Я знаю, что Сережа очень любил и уважал своего отца, гордился им. Как соотносилось то, что стояло за отцом, с тем, за что хватался Сережа (и мы все) — это загадка нашего времени, когда жизнь теоретически была отменена и все же шла.

Только году в восьмидесятом Сергей глухо обмолвился в краткой автобиографии, что в 1934 году жизнь его семьи круто переменилась, и они должны были покинуть Москву и поселиться в Магадане. Совершенно ясно, это было сделано недобровольно — видимо, их захватило чем-то вроде «кировского потока». Он об этом со мной никогда не говорил, и даже в восьмидесятом году говорит об этом очень осторожно. Что ж, слова «зло и окаянно я сумы боялся и тюрьмы» так просто не выплескиваются. Вероятно, этот страх, эта страшная тайна влияла на его поведение, мысли и поступки.

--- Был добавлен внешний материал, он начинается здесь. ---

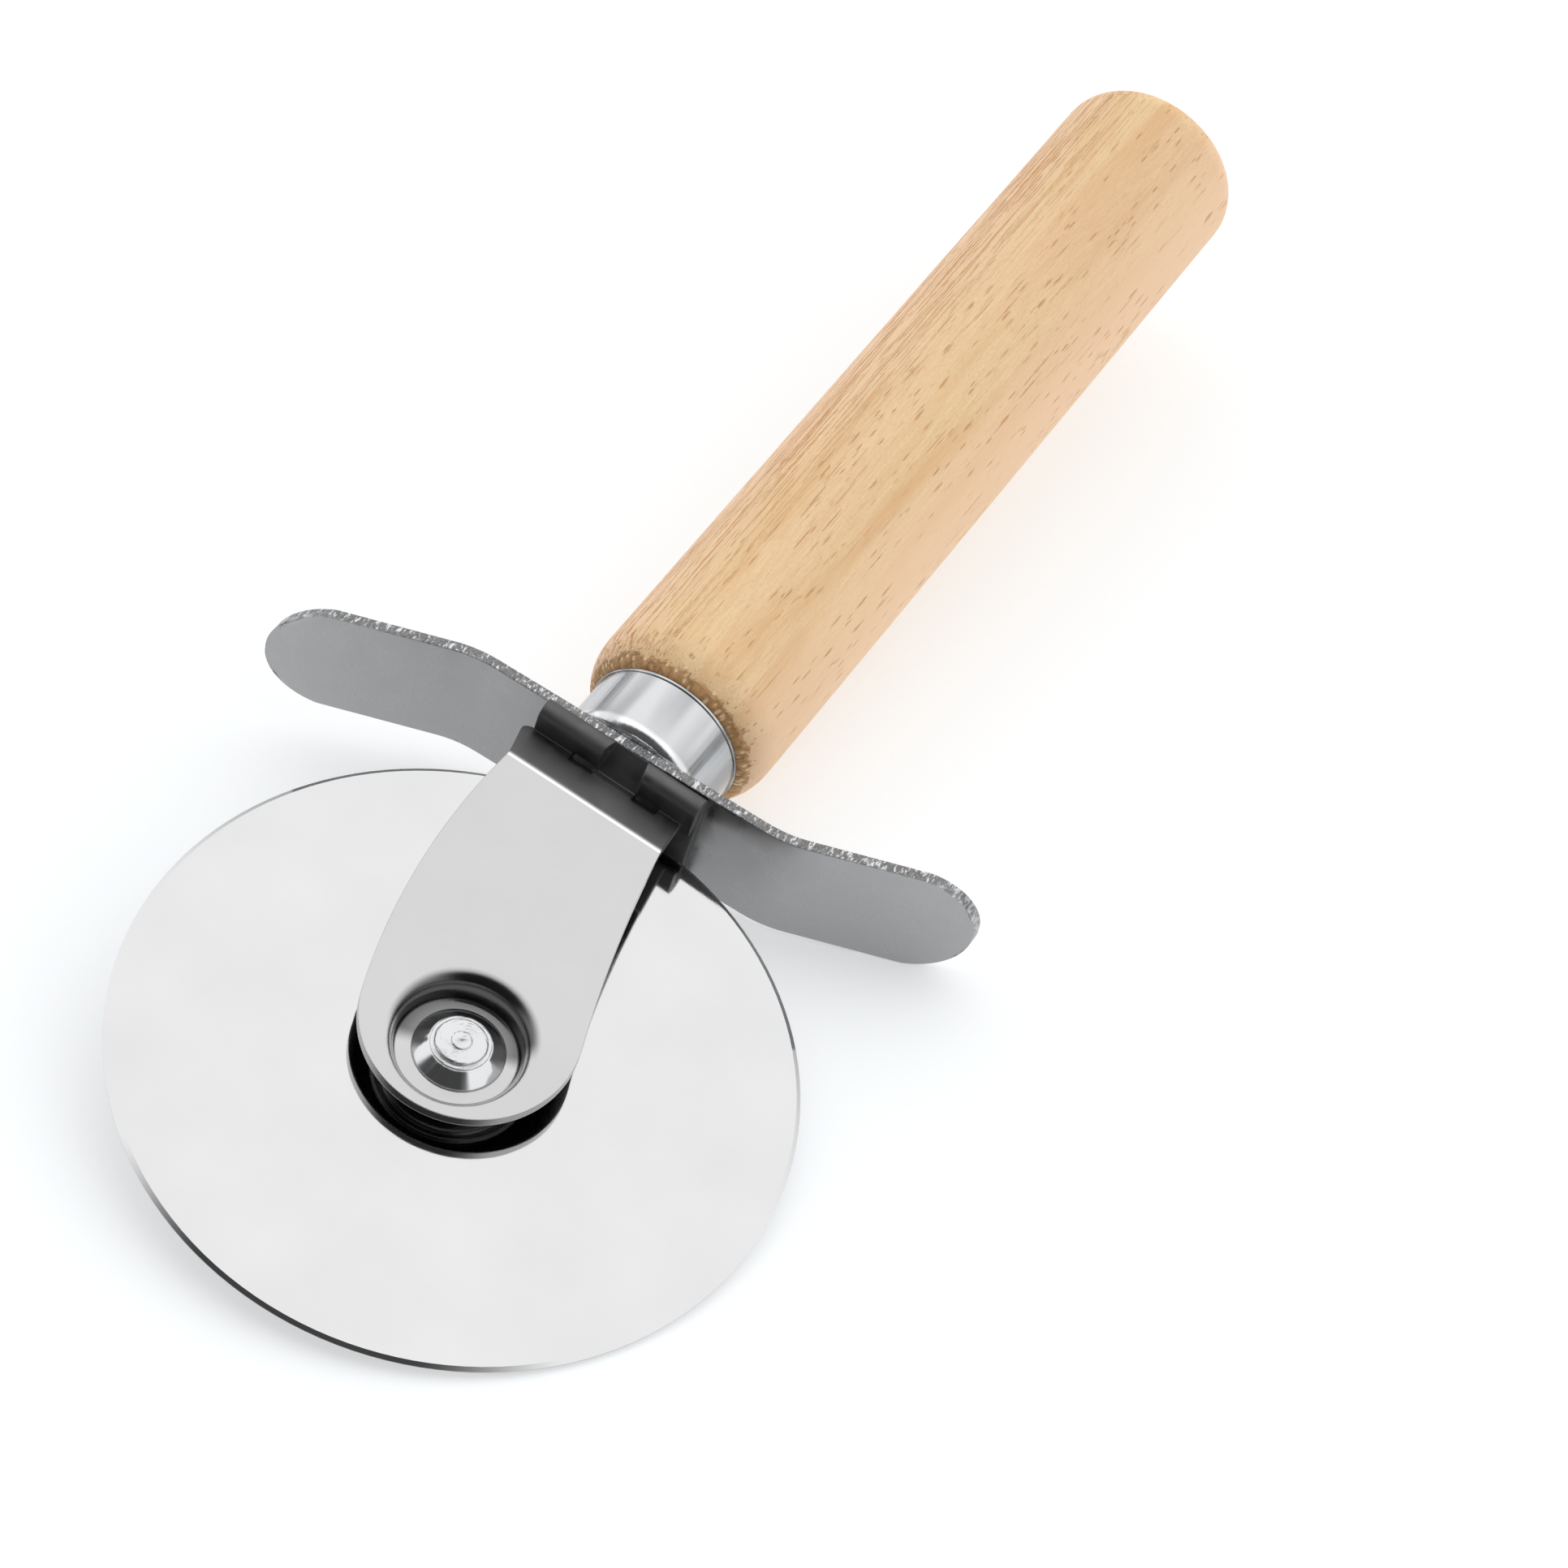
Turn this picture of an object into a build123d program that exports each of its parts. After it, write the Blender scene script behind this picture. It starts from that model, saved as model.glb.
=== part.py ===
from build123d import *
from math import atan2, cos, radians, sin, sqrt
import os

os.makedirs("parts", exist_ok=True)

# A hand-held cutter with a round blade. All sizes are in millimetres.
# The origin is the middle of the handle, on its axis. +X runs along the handle towards its butt,
# +Z is square to the blade, and the axle of the wheel lies to the -Y side of the handle's axis.

# Handle
handle_length = 130.6
handle_radius = 13.2
handle_nose_length = 5.6
handle_nose_drop = 3.0
handle_butt_round = 4.5
spigot_gap = 1.2

# Ferrule
ferrule_length = 9.95
ferrule_radius = 10.5
ferrule_wall = 0.7
ferrule_shoulder_round = 1.5
ferrule_lip_height = 0.2
ferrule_lip_length = 0.5
ferrule_lip_round = 0.15

# Finger guard
guard_thickness = 1.5
guard_width = 17.9
guard_flat_length = 40.4
guard_bend_radius = 16.3
guard_bend_angle = 20.3
guard_tip_run = 23.4
guard_tip_round = 7.6
guard_edge_round = 0.2
guard_turn_angle = 3.0

# Wheel
wheel_radius = 42.5
blade_thickness = 0.8
bevel_width = 0.55
edge_thickness = 0.15
wheel_to_guard = 46.05
axle_offset = 6.45

# Axle rivet, bush, washers and collars
rivet_radius = 2.0
rivet_flange_radius = 3.8
rivet_flange_height = 0.2
rivet_head_radius = 3.3
rivet_head_height = 0.45
rivet_head_round = 0.35
rivet_boss_radius = 1.25
rivet_boss_height = 0.2
bush_radius = 3.6
washer_thickness = 0.25
washer_radius = 5.3
collar_base_radius = 5.8
collar_top_radius = 3.9
collar_foot_height = 0.15
collar_height = 1.55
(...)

Хотя с чего он вдруг стал делать карьеру литературного начальника, я понять не могу. Кстати, карьера его вовсе не была гонораром за стихи типа «Молодые коммунисты» — они прошли в этом смысле незамеченными. И много лет Сергей никакой карьеры не делал. Правда, когда-то какое-то время он был заведующим отделом молодежной литературы ЦК ВЛКСМ. Но именно в это время он стал сильно пить (что отражено каскадом поэм Николая Глазкова на эту тему) и из пирамиды власти вылетел. Разумеется, это не было опалой — пьянство лиц, причастных к власти, не поощрялось, но в то же время оно считалось пороком социально близких и идеологически выдержанных, — но положение его было не ахти какое. Помню, я как-то в конце пятидесятых хотел напечатать в «Литературной газете» большую статью под названием «Поэт Сергей Наровчатов». Статью велели сильно сократить, а название изменить. «А то, — говорил тогдашний редактор газеты В. А. Косолапов, — ко мне явятся все поэты и будут требовать очерков о себе».